Clinical Pharmacy Specialists for St. Joseph’s/Candler are board-certified, residency-trained experts in promoting medication effectiveness and safety, explains Ashley Woodhouse, PharmD, BCACP, CACP, CDTM, Manager for St. Joseph’s/Candler Center for Medication Management.
Pharmacists help incorporate professional guideline recommendations for medication use into the patient’s treatment plan and align the goals of therapy with other physicians on the patient’s care team, and oftentimes, the patient’s third-party insurance payers.
“Clinical pharmacists are an integral part of your care team and represent what is fast becoming a standard of care nationally in outpatient care,” Woodhouse says.
St. Joseph’s/Candler already has a robust pharmacy department and residency program providing services for:
- Internal medicine
- Critical care
- Infectious disease
- Emergency medicine
“This expansion of pharmacy services to outpatient care further increases patient access to pharmacists and healthcare delivery,” Woodhouse adds.
Currently, there are four clinical pharmacists that work in some of our primary care offices: Allison Presnell (Islands), Alix Schnibben (Pooler), Beth Clements (Bluffton) and Chelsea Keedy (Eisenhower). One of their responsibilities with primary care patients is performing annual wellness screenings.
“As members of your care team, pharmacists conduct annual wellness screenings, an initiative to promote evidence- based preventative measures that prevent patient sickness and death,” Woodhouse says.

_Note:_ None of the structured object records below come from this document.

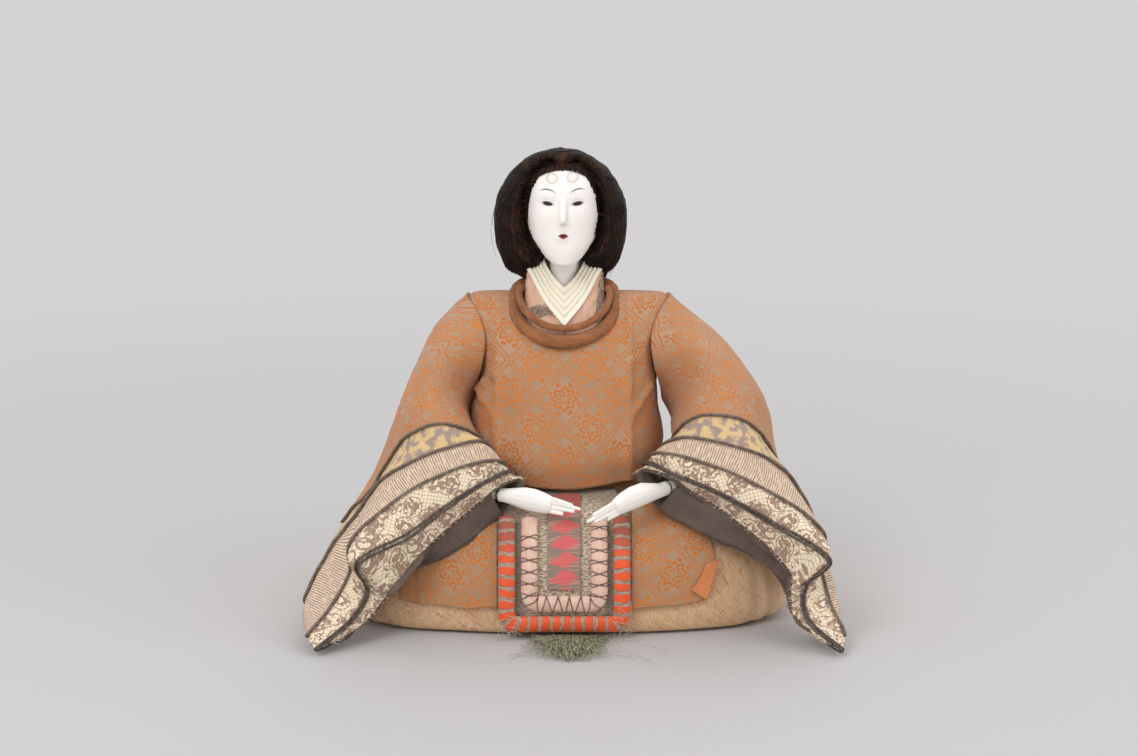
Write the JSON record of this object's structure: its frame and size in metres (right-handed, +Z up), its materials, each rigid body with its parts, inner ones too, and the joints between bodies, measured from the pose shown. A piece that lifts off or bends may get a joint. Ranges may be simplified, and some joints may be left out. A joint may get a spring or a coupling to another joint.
{
  "type": "hina doll",
  "caption": "Seated festival doll of a court lady in layered brocade robes, displayed on a stand; head and hands plug into the body",
  "frame": {"origin": "middle of the base board's underside, on the surface the doll stands on and under the neck peg", "axes": "+Z up; the doll faces -Y; +X is the doll's left"},
  "size_m": [0.238, 0.1757, 0.2084],
  "materials": {
    "board_wood": "bare softwood",
    "peg_wood": "turned peg",
    "straw": "bundled straw",
    "binding_cord": "wound cord",
    "wire": "annealed wire",
    "wadding": "cotton wadding",
    "white_shell_coat": "satin white shell-powder coat",
    "hair": "combed black-brown silk hair",
    "tie_paper": "folded paper tie",
    "brocade": "taupe brocade with orange lattice",
    "gold_band": "gold and mauve band",
    "ribbed_band": "ribbed stripe weave",
    "cream_brocade": "cream figured weave",
    "grey_lining": "thin grey lining",
    "neckline_cord": "padded brocade roll",
    "pink_silk": "faded pink silk, frayed",
    "collar_ivory": "ivory folded layers",
    "straw_weave": "loose straw-coloured weave",
    "orange_silk": "orange silk lining",
    "panel_ground": "grey flecked weave",
    "red_roll": "padded vermilion silk",
    "pink_roll": "padded pale pink silk",
    "rose_band": "rose diamond brocade",
    "green_silk": "loose sage green silk threads"
  },
  "bodies": {
    "body": {"base_board": "board_wood", "straw_core": "straw", "core_binding_lower": "binding_cord", "core_binding_middle": "binding_cord", "core_binding_upper": "binding_cord", "arm_wire": "wire", "right_arm_wrap": "wadding", "left_arm_wrap": "wadding", "body_padding": "wadding", "lap_stuffing": "wadding", "bodice": "brocade", "right_sleeve": "brocade", "left_sleeve": "brocade", "right_front_flap": "brocade", "left_front_flap": "brocade", "back_train": "brocade", "right_cuff_gold": "gold_band", "left_cuff_gold": "gold_band", "right_cuff_ribbed": "ribbed_band", "left_cuff_ribbed": "ribbed_band", "right_cuff_cream": "cream_brocade", "left_cuff_cream": "cream_brocade", "right_cuff_inner_cream": "cream_brocade", "left_cuff_inner_cream": "cream_brocade", "right_sleeve_lining": "grey_lining", "left_sleeve_lining": "grey_lining", "neckline_roll": "neckline_cord", "neckline_inner_roll": "neckline_cord", "right_yoke": "pink_silk", "left_yoke": "pink_silk", "collar_layer_1": "collar_ivory", "collar_layer_2": "collar_ivory", "collar_layer_3": "collar_ivory", "collar_layer_4": "collar_ivory", "collar_layer_5": "collar_ivory", "under_skirt": "straw_weave", "orange_lining": "orange_silk", "panel_backing": "panel_ground", "panel_red_roll": "red_roll", "panel_pink_roll": "pink_roll", "panel_centre_band": "rose_band", "panel_tuft": "green_silk"},
    "neck_post": {"neck_peg": "peg_wood"},
    "head_group": {"head": "white_shell_coat", "hair_cap": "hair", "hair_tail": "hair", "hair_tie": "tie_paper"},
    "right_peg": {"right_hand_peg": "peg_wood"},
    "right_hand_body": {"right_hand": "white_shell_coat"},
    "left_peg": {"left_hand_peg": "peg_wood"},
    "left_hand_body": {"left_hand": "white_shell_coat"}
  },
  "joints": [
    {"name": "head_lift", "type": "slide", "parent": "body", "child": "neck_post", "axis": [0, 0, 1], "range_m": [0, 0.03]},
    {"name": "head_turn", "type": "hinge", "parent": "neck_post", "child": "head_group", "pos_m": [0, 0, 0.15], "axis": [0, 0, 1], "range_deg": [-10, 10]},
    {"name": "right_hand_pull", "type": "slide", "parent": "body", "child": "right_peg", "axis": [0.9378, -0.3365, -0.0851], "range_m": [0, 0.006]},
    {"name": "right_hand_turn", "type": "hinge", "parent": "right_peg", "child": "right_hand_body", "pos_m": [-0.02904, -0.053, 0.06206], "axis": [0.9378, -0.3365, -0.0851], "range_deg": [-20, 20]},
    {"name": "left_hand_pull", "type": "slide", "parent": "body", "child": "left_peg", "axis": [-0.8149, -0.5415, -0.2065], "range_m": [0, 0.006]},
    {"name": "left_hand_turn", "type": "hinge", "parent": "left_peg", "child": "left_hand_body", "pos_m": [0.04596, -0.053, 0.06521], "axis": [-0.8149, -0.5415, -0.2065], "range_deg": [-20, 20]}
  ]
}
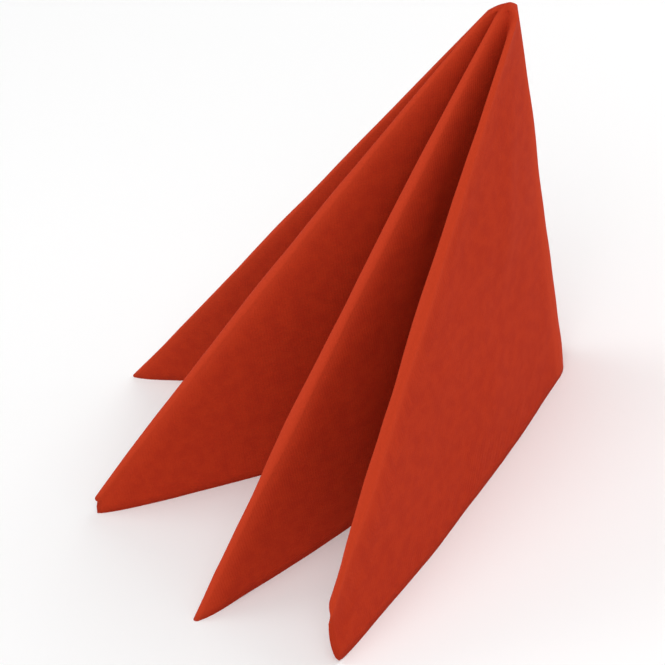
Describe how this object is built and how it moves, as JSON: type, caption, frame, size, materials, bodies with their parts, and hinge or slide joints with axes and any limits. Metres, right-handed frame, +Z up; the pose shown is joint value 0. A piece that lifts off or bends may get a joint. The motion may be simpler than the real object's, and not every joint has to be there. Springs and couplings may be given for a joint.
{
  "type": "paper napkin",
  "caption": "Square paper napkin held at its middle and stood up as a pointed fan of soft pleats, its corners as feet.",
  "frame": {"origin": "on the table, under the middle of the footprint's box", "axes": "+Z up from the table to the pinched top; -X towards the open ends of the pleats; the picture looks along +Y and down"},
  "size_m": [0.2196, 0.2372, 0.193],
  "materials": {
    "tissue": "matte soft tissue, dark red, the same on both faces"
  },
  "bodies": {
    "root": {"napkin": "tissue"}
  },
  "joints": []
}
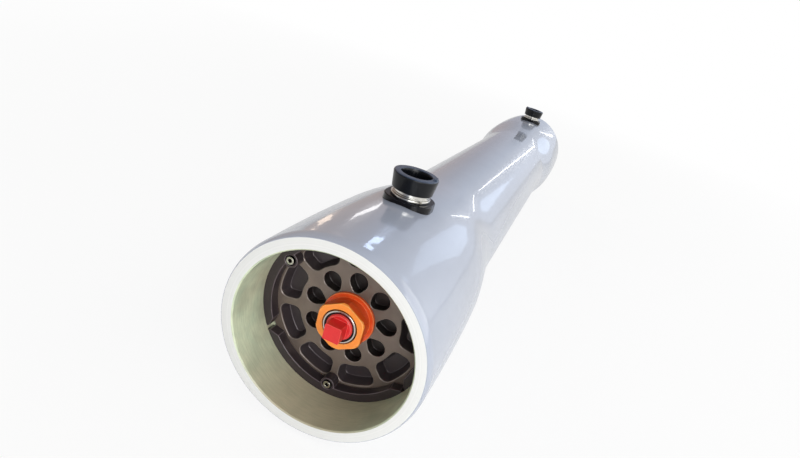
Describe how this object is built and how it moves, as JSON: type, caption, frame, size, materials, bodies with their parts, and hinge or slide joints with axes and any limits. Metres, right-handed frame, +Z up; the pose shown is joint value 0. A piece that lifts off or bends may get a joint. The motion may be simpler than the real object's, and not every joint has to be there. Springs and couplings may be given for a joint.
{
  "type": "membrane pressure vessel",
  "caption": "Filament wound pressure vessel for a membrane element, with belled ends, recessed heads, capped side ports and plugged permeate ports",
  "frame": {"origin": "on the bore axis at the middle of the shell's length", "axes": "+X along the bore from the feed end, which the picture shows near, to the concentrate end; +Z up through both side ports; +Y to the left of someone who looks along +X"},
  "size_m": [1.6, 0.2565, 0.2959],
  "materials": {
    "shell_coat": "glossy light paint over filament wound fibreglass, bare resin inside",
    "bearing_plate_metal": "satin hard anodised, taupe",
    "sealing_plate_plastic": "moulded, dark grey",
    "seal_rubber": "black ethylene rubber",
    "permeate_port_plastic": "moulded, black",
    "permeate_band_steel": "bright turned stainless steel",
    "permeate_nut_plastic": "moulded, orange",
    "permeate_plug_plastic": "moulded, red",
    "adapter_plastic": "turned, off white",
    "lock_segment_plastic": "moulded, dark grey brown",
    "lock_screw_steel": "bright stainless steel",
    "thrust_ring_plastic": "moulded, dark grey",
    "port_pipe_steel": "turned stainless steel",
    "port_saddle_plastic": "moulded, black",
    "port_clip_steel": "bright stainless steel",
    "port_cap_plastic": "moulded, black"
  },
  "bodies": {
    "vessel": {"shell": "shell_coat", "front_bearing_plate": "bearing_plate_metal", "front_sealing_plate": "sealing_plate_plastic", "front_head_seal": "seal_rubber", "front_permeate_port_seal": "seal_rubber", "front_permeate_port": "permeate_port_plastic", "front_permeate_band": "permeate_band_steel", "front_permeate_nut": "permeate_nut_plastic", "front_adapter": "adapter_plastic", "front_adapter_seals": "seal_rubber", "front_lock_segment_1": "lock_segment_plastic", "front_lock_segment_2": "lock_segment_plastic", "front_lock_segment_3": "lock_segment_plastic", "front_lock_screws": "lock_screw_steel", "back_bearing_plate": "bearing_plate_metal", "back_sealing_plate": "sealing_plate_plastic", "back_head_seal": "seal_rubber", "back_permeate_port_seal": "seal_rubber", "back_permeate_port": "permeate_port_plastic", "back_permeate_band": "permeate_band_steel", "back_permeate_nut": "permeate_nut_plastic", "back_adapter": "adapter_plastic", "back_adapter_seals": "seal_rubber", "back_lock_segment_1": "lock_segment_plastic", "back_lock_segment_2": "lock_segment_plastic", "back_lock_segment_3": "lock_segment_plastic", "back_lock_screws": "lock_screw_steel", "thrust_ring": "thrust_ring_plastic", "feed_port_pipe": "port_pipe_steel", "feed_port_seal": "seal_rubber", "feed_port_saddle": "port_saddle_plastic", "feed_port_clip": "port_clip_steel", "concentrate_port_pipe": "port_pipe_steel", "concentrate_port_seal": "seal_rubber", "concentrate_port_saddle": "port_saddle_plastic", "concentrate_port_clip": "port_clip_steel"},
    "back_permeate_plug": {"back_permeate_plug": "permeate_plug_plastic"},
    "concentrate_port_cap": {"concentrate_port_cap": "port_cap_plastic"},
    "feed_port_cap": {"feed_port_cap": "port_cap_plastic"},
    "front_permeate_plug": {"front_permeate_plug": "permeate_plug_plastic"}
  },
  "joints": [
    {"name": "feed_cap_pull", "type": "slide", "parent": "vessel", "child": "feed_port_cap", "axis": [0, 0, 1], "range_m": [0, 0.05]},
    {"name": "concentrate_cap_pull", "type": "slide", "parent": "vessel", "child": "concentrate_port_cap", "axis": [0, 0, 1], "range_m": [0, 0.05]},
    {"name": "front_plug_out", "type": "slide", "parent": "vessel", "child": "front_permeate_plug", "axis": [-1, 0, 0], "range_m": [0, 0.08]},
    {"name": "back_plug_out", "type": "slide", "parent": "vessel", "child": "back_permeate_plug", "axis": [1, 0, 0], "range_m": [0, 0.08]}
  ]
}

Dr. Stephen Goldner is a primary care physician with St. Joseph’s/Candler Primary Care located in Bluffton. He works closely with the clinical pharmacist there, Beth Clements, PharmD, BCACP.
“With Beth’s expertise as a pharmacist, she is able to review patient medication lists and can give expert pharmaceutical advice regarding these medications. This leaves patients feeling comfortable with this extra level of care,” Dr. Goldner says. “Patients state that they don’t feel rushed and are very pleased by the encounter. They feel that their time is well spent and look forward to next year’s encounter.”
Clinical pharmacists often work hand-in-hand with primary care physicians to institute a new treatment regimen, Dr. Goldner says. Clinical pharmacists are able to review a patient’s medication list and give expert advice regarding medications, possible dosage adjustments or identify potential drug interactions.
Additionally, they do more than medication management by reviewing and updating immunization records, reviewing family and social history and screen for depression, dementia, substance abuse and patient safety.
“The clinical pharmacist allows us to have another set of eyes reviewing the patient’s chart from a different perspective,” adds Dr. Charles Sevastos, who also is a primary care physician with St. Joseph’s/Candler Primary Care located in Bluffton. “An expert in drug interactions is a benefit not only to our practice but to our patients.”